In the entries that follow, the first line to write out is the one containing "Reconstruct the object", and the last is the one containing "mm screw neck.". Reproduce that stretch exactly, with nothing before or after it.

— begin Task data —

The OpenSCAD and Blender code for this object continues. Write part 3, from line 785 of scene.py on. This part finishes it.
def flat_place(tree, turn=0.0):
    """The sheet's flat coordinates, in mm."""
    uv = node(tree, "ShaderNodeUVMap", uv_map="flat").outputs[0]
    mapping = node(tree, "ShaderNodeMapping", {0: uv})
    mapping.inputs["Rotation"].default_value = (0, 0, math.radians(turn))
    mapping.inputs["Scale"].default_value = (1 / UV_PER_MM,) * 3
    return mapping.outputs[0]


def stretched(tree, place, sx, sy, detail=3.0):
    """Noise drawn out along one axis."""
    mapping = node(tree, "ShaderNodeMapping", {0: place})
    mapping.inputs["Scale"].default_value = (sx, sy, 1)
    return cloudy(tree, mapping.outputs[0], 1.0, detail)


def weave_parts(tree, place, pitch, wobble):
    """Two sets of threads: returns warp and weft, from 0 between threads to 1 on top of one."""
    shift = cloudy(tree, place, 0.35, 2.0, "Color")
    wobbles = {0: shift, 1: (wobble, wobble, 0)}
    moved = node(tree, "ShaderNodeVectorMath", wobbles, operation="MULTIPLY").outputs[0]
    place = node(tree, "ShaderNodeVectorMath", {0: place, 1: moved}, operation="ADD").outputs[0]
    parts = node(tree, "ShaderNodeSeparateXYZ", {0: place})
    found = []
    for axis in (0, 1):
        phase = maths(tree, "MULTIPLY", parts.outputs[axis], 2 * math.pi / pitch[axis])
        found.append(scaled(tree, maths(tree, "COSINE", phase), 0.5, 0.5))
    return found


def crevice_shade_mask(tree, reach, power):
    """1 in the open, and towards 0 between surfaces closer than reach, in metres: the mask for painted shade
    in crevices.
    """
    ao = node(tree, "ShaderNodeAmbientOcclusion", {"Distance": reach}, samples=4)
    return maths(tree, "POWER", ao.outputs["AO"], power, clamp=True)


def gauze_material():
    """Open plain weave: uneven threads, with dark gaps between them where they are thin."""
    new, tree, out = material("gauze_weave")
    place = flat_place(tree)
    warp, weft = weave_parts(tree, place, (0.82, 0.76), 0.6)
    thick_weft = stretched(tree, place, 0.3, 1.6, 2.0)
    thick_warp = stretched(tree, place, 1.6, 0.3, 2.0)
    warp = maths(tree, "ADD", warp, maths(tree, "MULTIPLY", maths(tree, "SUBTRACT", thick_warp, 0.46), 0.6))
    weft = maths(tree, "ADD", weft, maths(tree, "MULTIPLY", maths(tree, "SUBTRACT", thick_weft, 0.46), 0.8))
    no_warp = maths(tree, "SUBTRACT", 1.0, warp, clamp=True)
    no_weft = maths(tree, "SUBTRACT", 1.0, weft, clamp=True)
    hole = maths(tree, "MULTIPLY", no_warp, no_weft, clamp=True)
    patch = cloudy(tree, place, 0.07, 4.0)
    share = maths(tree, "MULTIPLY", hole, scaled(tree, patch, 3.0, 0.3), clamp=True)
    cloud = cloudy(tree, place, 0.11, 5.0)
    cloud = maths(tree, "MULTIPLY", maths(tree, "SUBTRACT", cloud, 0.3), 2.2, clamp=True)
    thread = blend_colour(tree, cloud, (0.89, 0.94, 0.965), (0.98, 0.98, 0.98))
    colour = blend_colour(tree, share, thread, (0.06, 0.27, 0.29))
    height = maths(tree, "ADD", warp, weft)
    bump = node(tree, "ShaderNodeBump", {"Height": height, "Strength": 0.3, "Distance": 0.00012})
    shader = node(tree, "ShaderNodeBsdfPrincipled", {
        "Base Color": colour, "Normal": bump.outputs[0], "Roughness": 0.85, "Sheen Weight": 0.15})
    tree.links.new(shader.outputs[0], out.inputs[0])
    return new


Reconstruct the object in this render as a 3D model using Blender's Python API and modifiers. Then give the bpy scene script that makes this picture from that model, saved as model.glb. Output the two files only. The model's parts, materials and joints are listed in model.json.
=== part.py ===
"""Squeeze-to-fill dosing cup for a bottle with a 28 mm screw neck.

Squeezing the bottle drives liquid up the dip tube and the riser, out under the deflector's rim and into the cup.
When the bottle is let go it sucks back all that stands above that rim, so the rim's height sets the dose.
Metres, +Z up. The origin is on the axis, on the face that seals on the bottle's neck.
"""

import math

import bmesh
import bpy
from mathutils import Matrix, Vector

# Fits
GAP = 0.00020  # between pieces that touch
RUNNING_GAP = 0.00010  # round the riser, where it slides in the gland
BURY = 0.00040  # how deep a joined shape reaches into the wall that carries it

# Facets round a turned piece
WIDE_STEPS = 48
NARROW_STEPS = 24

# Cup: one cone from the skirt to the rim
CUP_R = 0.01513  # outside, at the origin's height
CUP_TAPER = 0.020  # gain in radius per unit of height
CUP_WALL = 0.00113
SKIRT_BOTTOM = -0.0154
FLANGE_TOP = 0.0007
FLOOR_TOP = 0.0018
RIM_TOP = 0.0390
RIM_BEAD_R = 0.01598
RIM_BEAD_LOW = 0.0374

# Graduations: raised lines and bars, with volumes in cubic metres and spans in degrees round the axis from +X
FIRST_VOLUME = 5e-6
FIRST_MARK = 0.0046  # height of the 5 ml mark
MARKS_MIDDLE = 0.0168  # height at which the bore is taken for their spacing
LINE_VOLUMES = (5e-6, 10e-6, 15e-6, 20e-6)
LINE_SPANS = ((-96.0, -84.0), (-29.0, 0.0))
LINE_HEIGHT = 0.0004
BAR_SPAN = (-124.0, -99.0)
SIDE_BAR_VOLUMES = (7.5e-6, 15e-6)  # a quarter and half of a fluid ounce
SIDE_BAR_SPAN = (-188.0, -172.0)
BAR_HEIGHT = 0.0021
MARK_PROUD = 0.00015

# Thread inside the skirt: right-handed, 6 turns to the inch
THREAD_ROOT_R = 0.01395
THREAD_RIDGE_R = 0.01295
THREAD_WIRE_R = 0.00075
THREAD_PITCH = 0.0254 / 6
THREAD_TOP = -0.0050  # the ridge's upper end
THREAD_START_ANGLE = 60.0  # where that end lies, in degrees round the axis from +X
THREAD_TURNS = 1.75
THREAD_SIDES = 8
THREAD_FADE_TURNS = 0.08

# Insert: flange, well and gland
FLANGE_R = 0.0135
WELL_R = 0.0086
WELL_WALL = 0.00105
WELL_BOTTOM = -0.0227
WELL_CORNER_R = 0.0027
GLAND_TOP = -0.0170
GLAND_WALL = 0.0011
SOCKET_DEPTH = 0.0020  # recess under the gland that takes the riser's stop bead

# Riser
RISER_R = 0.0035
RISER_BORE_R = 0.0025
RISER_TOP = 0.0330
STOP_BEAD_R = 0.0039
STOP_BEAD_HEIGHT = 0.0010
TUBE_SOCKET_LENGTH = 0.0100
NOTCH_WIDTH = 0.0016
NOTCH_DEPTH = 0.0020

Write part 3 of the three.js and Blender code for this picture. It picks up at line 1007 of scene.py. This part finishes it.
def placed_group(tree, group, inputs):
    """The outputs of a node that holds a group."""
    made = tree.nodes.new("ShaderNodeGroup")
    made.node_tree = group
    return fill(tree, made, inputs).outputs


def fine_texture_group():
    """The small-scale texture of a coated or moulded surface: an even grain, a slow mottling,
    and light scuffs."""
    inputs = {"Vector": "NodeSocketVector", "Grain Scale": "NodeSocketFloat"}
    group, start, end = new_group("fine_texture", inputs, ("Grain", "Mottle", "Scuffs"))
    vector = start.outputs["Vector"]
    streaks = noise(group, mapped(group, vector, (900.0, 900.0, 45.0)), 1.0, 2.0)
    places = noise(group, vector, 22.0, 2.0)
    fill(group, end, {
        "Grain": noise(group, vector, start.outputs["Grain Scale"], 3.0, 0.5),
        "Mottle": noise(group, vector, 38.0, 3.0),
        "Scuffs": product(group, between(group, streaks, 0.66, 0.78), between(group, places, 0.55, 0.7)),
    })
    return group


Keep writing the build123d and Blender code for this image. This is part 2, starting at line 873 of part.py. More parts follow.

— end Task data —

Task response:
Reconstruct the object in this render as a 3D model using Blender's Python API and modifiers. Then give the bpy scene script that makes this picture from that model, saved as model.glb. Output the two files only. The model's parts, materials and joints are listed in model.json.
=== part.py ===
"""Squeeze-to-fill dosing cup for a bottle with a 28 mm screw neck.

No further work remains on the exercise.